Achieving maximum results
Part of what makes choosing a bamboo plant so difficult is that there can be multiple types of bamboo that go by the same common name. For example, there is more than one plant that goes by the name golden bamboo. One such plant has the botanical name Phyllostachys aurea and is an invasive plant that you should typically avoid. By contrast, the cultivar Bambusa multiplex ‘Golden Goddess’ also goes by the name golden bamboo but is not nearly as invasive. Be sure you have a firm understanding of that difference before you introduce a golden bamboo to your garden.
FAQs
Is golden bamboo a running or clumping bamboo?
The golden bamboo variety known as Bambusa multiplex 'Golden Goddess' is a clumping bamboo plant, which makes it far less capable of overtaking your garden. Clumping bamboos grow canes in close proximity to one another. By contrast, running bamboo plants send roots through the soil over relatively long distances, making it incredibly difficult for gardeners to control them. As such, it is wisest to choose a clumping bamboo plant for your garden, as they call for less maintenance and are less invasive.
Is golden bamboo invasive?
Bambusa multiplex 'Golden Goddess,' also known as golden bamboo, is not listed as an invasive species, as many other bamboo plants are. Part of the reason for this is that this golden bamboo variety has been specifically cultivated as a clumping plant that won't spread as quickly as true bamboo species. However, with that said, the golden bamboo plant does grow very fast compared to most other plants. So while it is not technically invasive, it is a plant that you should monitor and control as best you can.

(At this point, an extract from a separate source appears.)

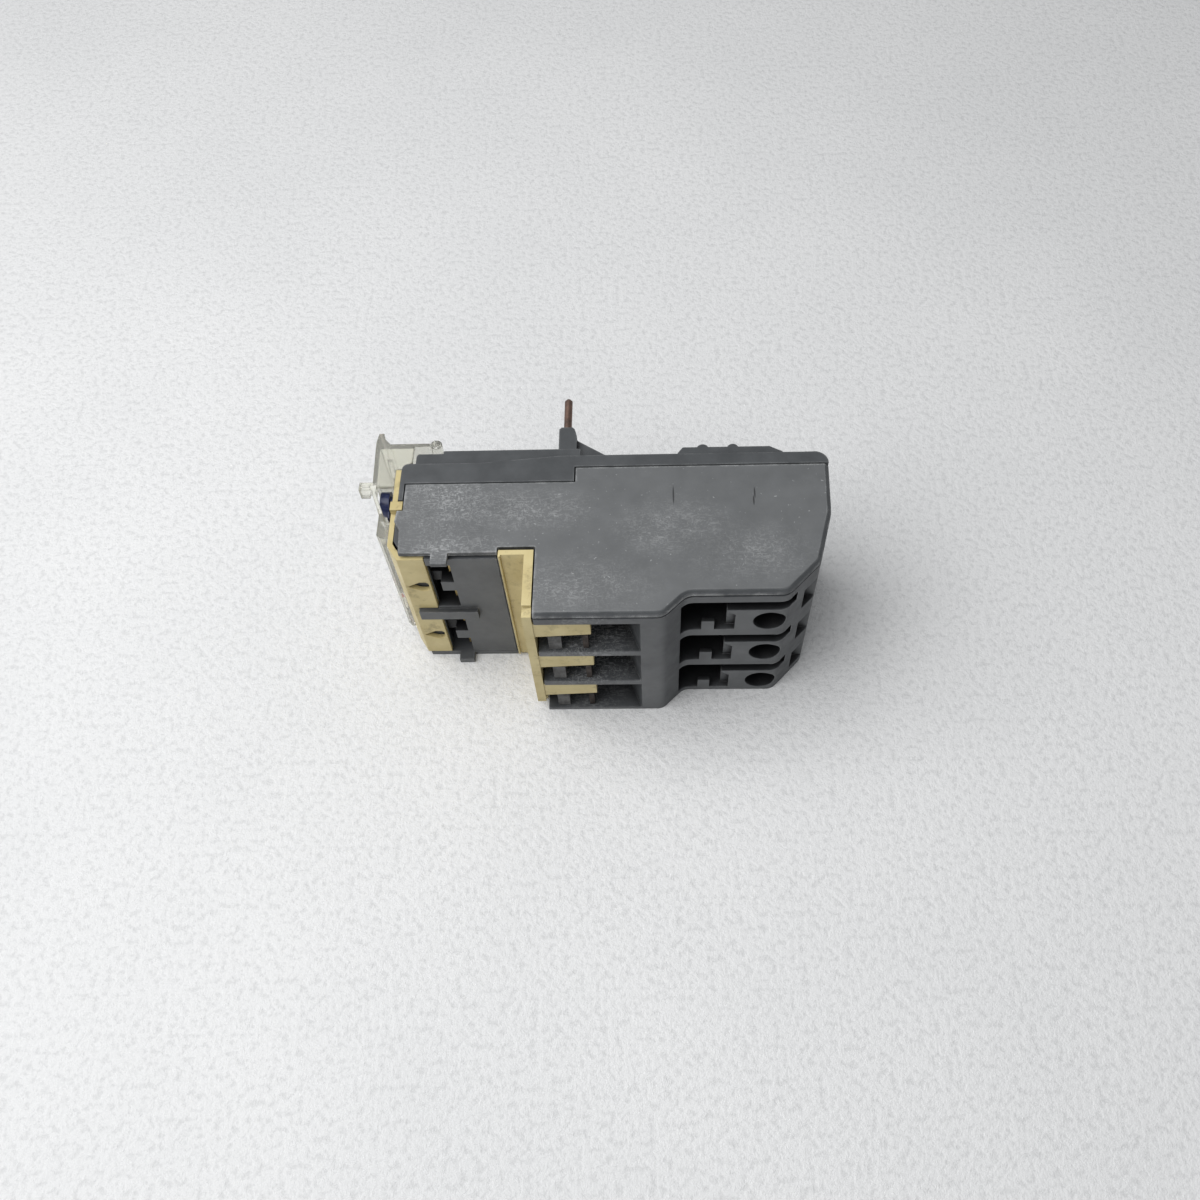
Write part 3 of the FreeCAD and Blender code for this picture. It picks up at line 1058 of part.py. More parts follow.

How large does golden bamboo grow?
The golden bamboo plant has the potential to reach heights of 30 feet or taller. It does not take long for this plant to reach that height, as it has a rapid growth rate. However, the size of your golden bamboo can depend on its growing conditions. For instance, bamboo that grows in a container will often be smaller than bamboo that grows in the ground. The same slower growth may be present in bamboo plants that don't receive the proper care or growing conditions.